On the other hand, Figure 8 shows the results for the case with the redistribution by broadcast control. As can be seen in Figure 8(a), when the driving force of the front right wheel is reduced, the total driving force and balance of left and right driving forces are maintained by the autonomous distributed operation of the other three wheels. As a result, the vehicle is able to continue going straight ahead on a trajectory that is almost the same as before the reduction in driving force, as shown in Figure 8(b,c).

Next, the simulation results are shown in Figure 9 when the driving forces of the front right and left wheels simultaneously decrease to 100[N] for 2 seconds at 5 seconds after the start of the simulation while going straight ahead with a driving force of 400[N] at each wheel (i.e. $X_{\mathrm{ij}}^{\ast }$ is fixed at 400[N], $X_{+}^{\ast }=1600$[N], $X_{-}^{\ast }=0$[N]). Other parameters and initial conditions are the same as in the simulation of the front right wheel driving force reduction. When the driving force of the front wheels decrease, the right and left rear wheels compensate for the driving force and suppress the acceleration decrease. The symmetrical operation of the rear two wheels also prevents the yaw rate caused by the imbalance between the left and right driving forces. Due to the above operation, the vehicle's trajectory does not change significantly before and after the reduction in driving force.

Figure 9. Simulation results of driving force reduction of front right and left wheels with redistribution. (a) Driving force. (b) Longitudinal acceleration and yaw rate and (c) Vehicle behavior on XY plane.

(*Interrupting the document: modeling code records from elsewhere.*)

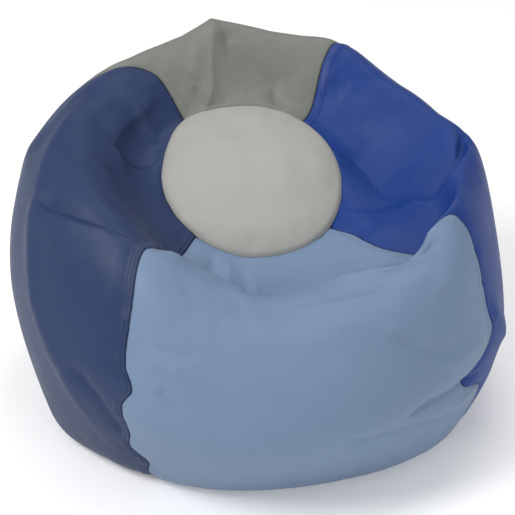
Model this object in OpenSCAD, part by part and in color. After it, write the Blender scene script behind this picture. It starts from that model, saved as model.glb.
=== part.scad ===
// Sewn vinyl bean bag seat: four coloured side panels, a round top cap, a
// two-piece base closed by a zip, a loose inner bag and its bead fill.
// The origin is on the floor under the middle of the bag, +Z is up and the
// low front lip of the seat faces -Y.

/* [Whole bag] */
// width of the filled bag across its belly
bag_w = 656; // [560:2:760]
// height of the shoulder all round, before the back rise
rim_h = 370; // [300:5:440]
// how far the back stands above that height
back_rise = 82; // [40:2:120]
// how far the front lip drops below it
front_drop = 92; // [40:2:130]
// width of the patch that rests on the floor
foot_w = 500; // [440:2:560]

/* [Top cap] */
// diameter of the round cap
cap_d = 232; // [180:2:280]
// height of the middle of the cap edge above the floor
cap_h = 325; // [260:5:380]
// how far the cap leans towards the front
cap_tilt = 27; // [10:1:35]
// how far the cap puffs up over its edge
cap_puff = 20; // [8:1:40]

/* [Cloth] */
// thickness of the vinyl
vinyl_t = 1.2; // [0.8:0.1:2]
// thickness of the inner bag
liner_t = 0.8; // [0.6:0.1:1.2]
// space between one layer and the next
layer_gap = 0.8; // [0.6:0.1:1.2]

/* [Topstitching] */
// first row of stitches from the seam
row_one = 3.5; // [2.5:0.1:5]
// distance between the two rows
row_gap = 5.7; // [4:0.1:8]
// thickness of the sewing thread as it lies on the vinyl
thread_t = 0.8; // [0.5:0.1:1.2]

/* [Zip] */
// length of the zip chain
zip_len = 300; // [200:10:340]
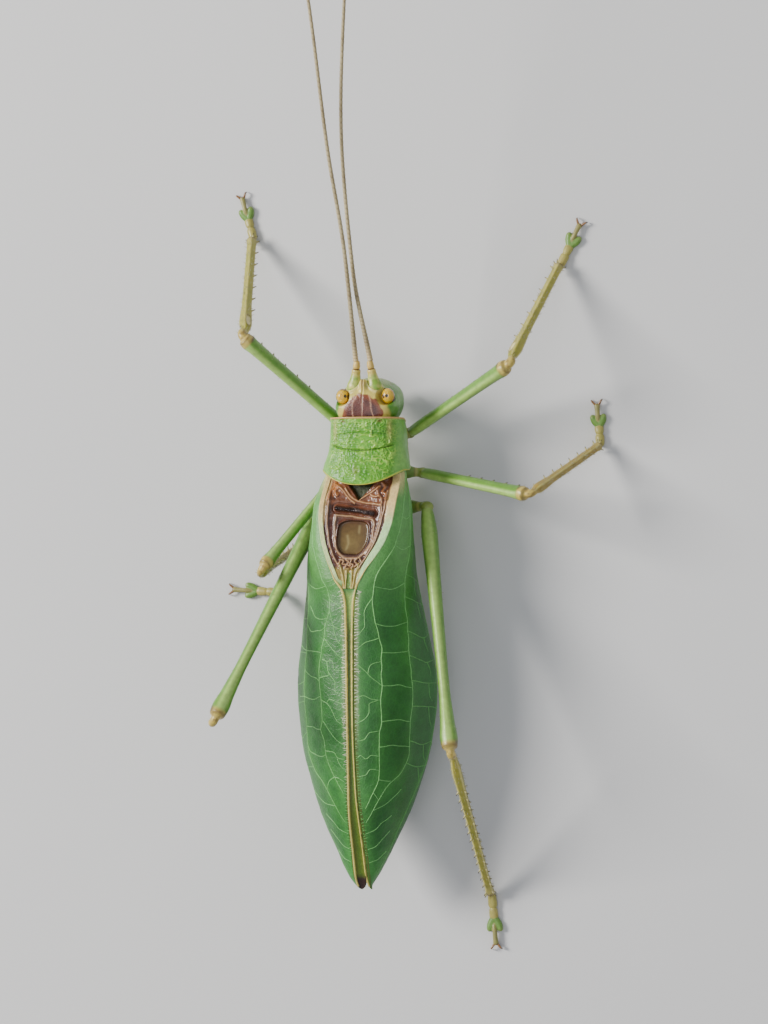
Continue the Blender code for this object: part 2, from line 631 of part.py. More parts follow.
def main():
    clear_scene()
    materials = {
        "head": paint("Head_green", (0.33, 0.45, 0.16), 0.4),
        "eye": paint("Eye_amber", (0.75, 0.47, 0.08), 0.15),
        "mouth": paint("Mouth_tan", (0.5, 0.45, 0.25), 0.4),
        "palp": paint("Palp_pale", (0.55, 0.6, 0.35), 0.45),
        "scape": paint("Scape_pale", (0.55, 0.62, 0.35), 0.4),
        "antenna": paint("Antenna_tan", (0.5, 0.42, 0.27), 0.5),
        "pronotum": paint("Pronotum_green", (0.25, 0.5, 0.08), 0.4),
        "belly": paint("Belly_green", (0.42, 0.52, 0.25), 0.5),
        "wing": paint("Wing_green", (0.07, 0.25, 0.04), 0.4),
        "mirror": paint("Mirror_brown", (0.2, 0.09, 0.04), 0.35),
        "coxa": paint("Coxa_green", (0.32, 0.44, 0.17), 0.45),
        "leg": paint("Femur_green", (0.25, 0.42, 0.14), 0.45),
        "shin": paint("Tibia_olive", (0.42, 0.42, 0.2), 0.45),
        "foot": paint("Tarsus_green", (0.3, 0.35, 0.15), 0.5),
    }
    build_head(materials)
    build_pronotum(materials)
    build_trunk(materials)
    for side, word in SIDES.items():
        build_wing(side, word, materials)
        for pair in LEGS:
            build_leg(pair, side, word, materials)
    build_stridulatory_area(materials)
    set_origin_under_box()


main()
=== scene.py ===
"""Looks of a life-size true katydid model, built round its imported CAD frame.

Sizes are millimetres in the CAD's own layout: y = 0 is the front edge of the pronotum, x = 0 the
middle plane of the folded wings, the head points to -Y and the insect's left side is +X.
"""
import math

import bmesh
import bpy
import numpy as np
from mathutils import Matrix, Vector, kdtree


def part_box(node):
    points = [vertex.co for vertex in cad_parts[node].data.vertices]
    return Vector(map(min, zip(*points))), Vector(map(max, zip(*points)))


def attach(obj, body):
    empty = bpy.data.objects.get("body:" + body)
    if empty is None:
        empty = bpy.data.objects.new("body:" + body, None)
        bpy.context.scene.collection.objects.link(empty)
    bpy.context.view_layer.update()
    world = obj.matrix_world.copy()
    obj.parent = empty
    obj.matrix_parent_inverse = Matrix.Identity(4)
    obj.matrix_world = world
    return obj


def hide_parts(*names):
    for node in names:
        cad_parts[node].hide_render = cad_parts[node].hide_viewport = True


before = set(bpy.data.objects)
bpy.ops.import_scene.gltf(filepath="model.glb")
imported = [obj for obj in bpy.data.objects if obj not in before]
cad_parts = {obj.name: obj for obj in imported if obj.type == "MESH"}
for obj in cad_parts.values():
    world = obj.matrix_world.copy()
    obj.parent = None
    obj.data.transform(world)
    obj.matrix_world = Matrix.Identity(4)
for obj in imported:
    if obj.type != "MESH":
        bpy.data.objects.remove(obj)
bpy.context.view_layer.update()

MM = 0.001
PRONOTUM_LENGTH = 6.65
LEFT, RIGHT = 1, -1
SIDES = {LEFT: "left", RIGHT: "right"}


# --- Numbers and noise ------------------------------------------------------------------

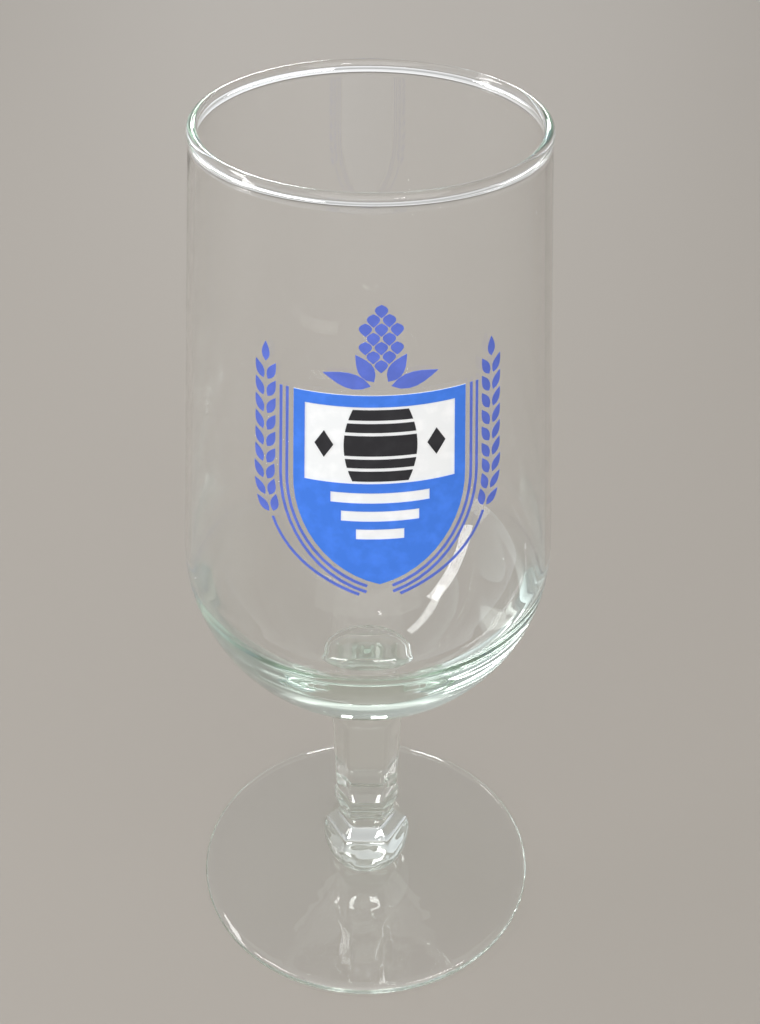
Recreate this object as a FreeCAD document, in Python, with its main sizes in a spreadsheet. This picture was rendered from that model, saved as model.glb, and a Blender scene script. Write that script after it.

These results mean that the driver does not need to take any special action to maintain the vehicle behavior when the driving force is reduced.

In the simulation, we assumed that the front right wheel or the front two wheels lose driving force while going straight ahead, but the same behavior is confirmed for all other combinations of abnormalities that can be handled by the redundancy provided by the independent control of the four wheels (one wheel other than the front right wheel and one wheel on each side other than the front two wheels). As a result, the effectiveness of the proposed method is confirmed for all eight combinations of abnormalities described in Section 3.2.

5. Conclusion

In this study, we proposed the architecture for autonomous distributed control of braking and driving force for EVs equipped with in-wheel motors on all four wheels in the event of a wheel abnormality.

By applying broadcast control and shifting the architecture from conventional centralized control to autonomous distributed control, there is no need to prepare a distribution law for each abnormal wheel, and the control can be switched only according to the presence or absence of an abnormality, without complicated compensation rules. In addition, broadcast communication suppresses the increase in communication volume when applied to multi-wheel vehicles with an increasing number of agents to be handled. Therefore, the system is highly scalable to various abnormal scenarios and vehicle structures.

The numerical simulations have confirmed that when the driving force of one or two wheels is reduced, the vehicle behavior is maintained through the autonomous distributed behavior of the other wheels.

In the future, we plan to deepen theoretical considerations on the simulation results and design an evaluation function that includes not only the braking and driving force but also the steering angle as a decision variable to deal with a wider range of vehicle behavior. Furthermore, we try to extend the target to multi-wheeled vehicles such as lunar exploration vehicles with six wheels to verify the scalability for various vehicle structures.

Disclosure statement

No potential conflict of interest was reported by the author(s).

Additional information

Funding

This research was partly supported by JST FOREST Program #JPMJFR2123.

Notes on contributors

Akira Ito

Akira Ito received the Ph.D. degree in mechanical science and engineering from Nagoya University, Japan, in 2016. From 1998 to 2022, he worked at DENSO CORPORATION in the product design and R&D departments. From 2022 to 2024, he was an Associate Professor with the Graduate School of Engineering, Nagoya University. He is currently a Professor with the Department of Mechanical Engineering, Aichi Institute of Technology. His current research interests include vehicle control systems such as vehicle motion control, driver assistance, and autonomous driving.

Shun-ichi Azuma

Shun-ichi Azuma received his B.S. from Hiroshima University in 1999 and his M.S. and Ph.D. from the Tokyo Institute of Technology in 2001 and 2004, respectively. He was an assistant professor and associate professor at the Graduate School of Informatics, Kyoto University from 2005 to 2011 and from 2011 to 2017, respectively, and a professor at the Graduate School of Engineering, Nagoya University from 2017 to 2022. He is currently a professor at the Graduate School of Informatics, Kyoto University. He was an Associate Editor of IEEE Transactions on Control of Network Systems from 2013 to 2019, and of IEEE Control Systems Letters from 2016 to 2019. He currently serves as a Senior Editor of International Journal of Control, Automation and Systems since 2018, and as Associate Editors of IEEE CSS Conference Editorial Board since 2011, Automatica since 2014, Nonlinear Analysis: Hybrid Systems since 2017, and IEEE Transactions on Automatic Control since 2019. His research interests include analysis and control of network systems and hybrid systems.

Notes

1 The subscript i indicates f for the front wheel and r for the rear wheel, and j indicates r for the right wheel and l for the left wheel. The same meaning will be used in the following descriptions.